● Information provided:
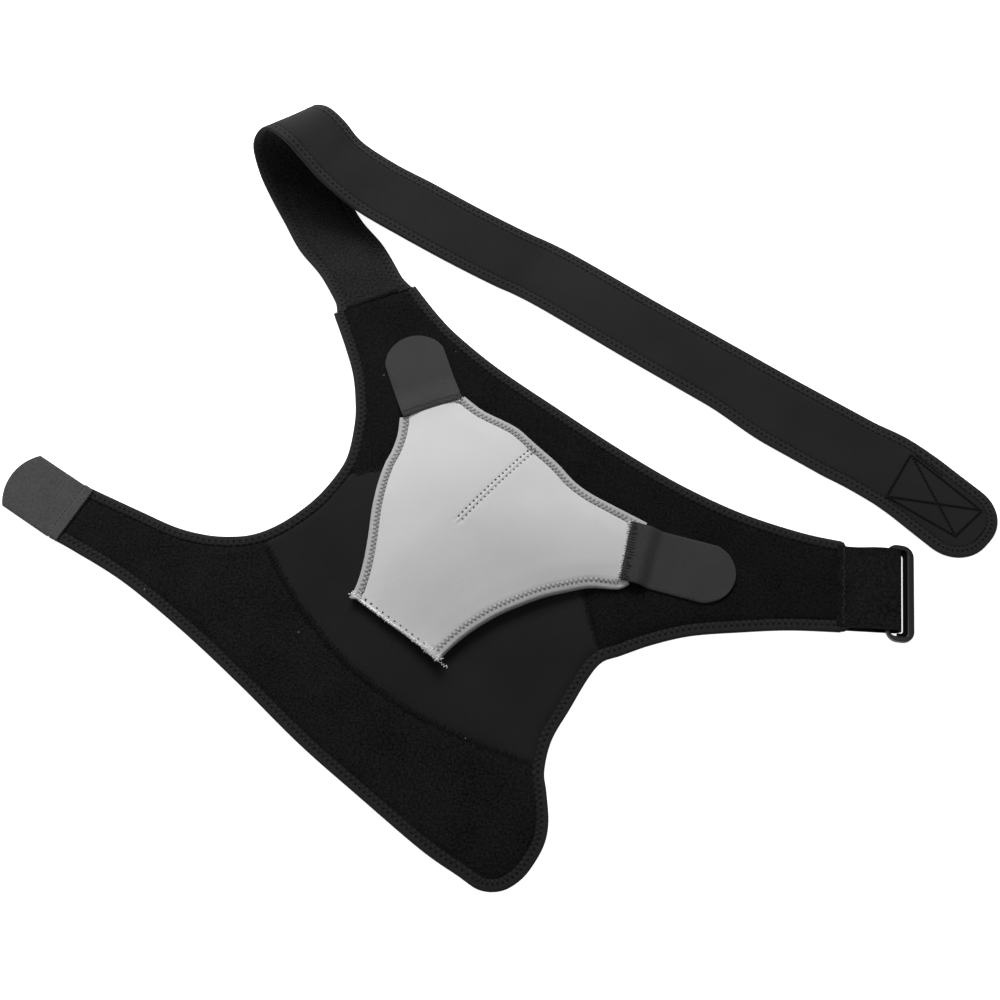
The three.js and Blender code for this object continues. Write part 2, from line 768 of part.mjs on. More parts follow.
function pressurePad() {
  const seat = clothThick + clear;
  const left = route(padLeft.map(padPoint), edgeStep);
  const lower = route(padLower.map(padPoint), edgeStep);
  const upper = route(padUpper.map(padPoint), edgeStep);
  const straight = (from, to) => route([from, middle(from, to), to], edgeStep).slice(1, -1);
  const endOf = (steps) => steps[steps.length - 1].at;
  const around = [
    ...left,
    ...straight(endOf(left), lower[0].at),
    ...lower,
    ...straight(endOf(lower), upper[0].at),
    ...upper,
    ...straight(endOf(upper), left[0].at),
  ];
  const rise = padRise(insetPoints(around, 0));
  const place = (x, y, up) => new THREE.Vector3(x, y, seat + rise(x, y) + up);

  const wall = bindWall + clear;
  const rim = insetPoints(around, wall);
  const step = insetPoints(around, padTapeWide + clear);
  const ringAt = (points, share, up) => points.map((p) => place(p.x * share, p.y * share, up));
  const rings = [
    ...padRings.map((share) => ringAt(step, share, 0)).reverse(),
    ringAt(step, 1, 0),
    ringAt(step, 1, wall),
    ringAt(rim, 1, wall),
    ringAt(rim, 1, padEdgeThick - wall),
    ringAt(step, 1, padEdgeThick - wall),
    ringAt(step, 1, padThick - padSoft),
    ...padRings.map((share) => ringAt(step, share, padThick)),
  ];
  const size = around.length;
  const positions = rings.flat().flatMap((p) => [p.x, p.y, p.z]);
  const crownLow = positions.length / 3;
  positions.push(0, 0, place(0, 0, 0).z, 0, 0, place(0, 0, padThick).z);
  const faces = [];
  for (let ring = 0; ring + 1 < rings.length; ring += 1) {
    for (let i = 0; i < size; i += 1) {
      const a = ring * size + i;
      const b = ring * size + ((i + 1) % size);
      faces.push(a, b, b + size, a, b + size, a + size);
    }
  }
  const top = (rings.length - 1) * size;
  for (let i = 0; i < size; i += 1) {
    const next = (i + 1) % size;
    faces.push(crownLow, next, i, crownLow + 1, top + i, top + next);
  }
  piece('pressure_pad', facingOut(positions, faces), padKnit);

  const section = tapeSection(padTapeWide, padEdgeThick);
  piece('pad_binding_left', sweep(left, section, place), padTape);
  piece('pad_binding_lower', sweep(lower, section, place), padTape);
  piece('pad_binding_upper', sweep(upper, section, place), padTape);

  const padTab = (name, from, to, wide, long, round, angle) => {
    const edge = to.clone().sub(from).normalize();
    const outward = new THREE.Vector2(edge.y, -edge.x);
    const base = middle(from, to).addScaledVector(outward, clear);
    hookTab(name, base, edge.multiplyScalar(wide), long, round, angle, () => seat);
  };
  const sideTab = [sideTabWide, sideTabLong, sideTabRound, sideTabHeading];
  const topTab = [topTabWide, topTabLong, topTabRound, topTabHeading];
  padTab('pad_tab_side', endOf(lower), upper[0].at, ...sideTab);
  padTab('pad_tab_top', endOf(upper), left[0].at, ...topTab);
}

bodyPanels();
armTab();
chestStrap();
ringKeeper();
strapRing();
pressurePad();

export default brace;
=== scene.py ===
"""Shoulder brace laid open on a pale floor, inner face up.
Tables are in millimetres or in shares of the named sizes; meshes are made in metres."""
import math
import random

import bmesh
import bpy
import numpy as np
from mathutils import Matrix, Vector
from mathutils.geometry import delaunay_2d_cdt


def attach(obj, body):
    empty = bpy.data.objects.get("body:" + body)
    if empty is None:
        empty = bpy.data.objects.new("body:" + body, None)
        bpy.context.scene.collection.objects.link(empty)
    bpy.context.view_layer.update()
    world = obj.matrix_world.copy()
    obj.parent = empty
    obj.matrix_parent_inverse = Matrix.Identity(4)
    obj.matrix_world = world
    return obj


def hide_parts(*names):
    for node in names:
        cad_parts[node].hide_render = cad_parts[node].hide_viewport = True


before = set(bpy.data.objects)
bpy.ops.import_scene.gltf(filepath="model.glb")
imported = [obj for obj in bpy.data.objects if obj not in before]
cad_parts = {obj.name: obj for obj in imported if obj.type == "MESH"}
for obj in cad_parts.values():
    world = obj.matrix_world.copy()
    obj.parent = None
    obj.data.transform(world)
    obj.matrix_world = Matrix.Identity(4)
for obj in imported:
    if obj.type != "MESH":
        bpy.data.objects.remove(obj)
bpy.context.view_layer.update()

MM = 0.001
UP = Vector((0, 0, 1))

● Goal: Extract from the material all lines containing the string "data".

● Written solution:
    empty = bpy.data.objects.get("body:" + body)
        empty = bpy.data.objects.new("body:" + body, None)
before = set(bpy.data.objects)
imported = [obj for obj in bpy.data.objects if obj not in before]
    obj.data.transform(world)
        bpy.data.objects.remove(obj)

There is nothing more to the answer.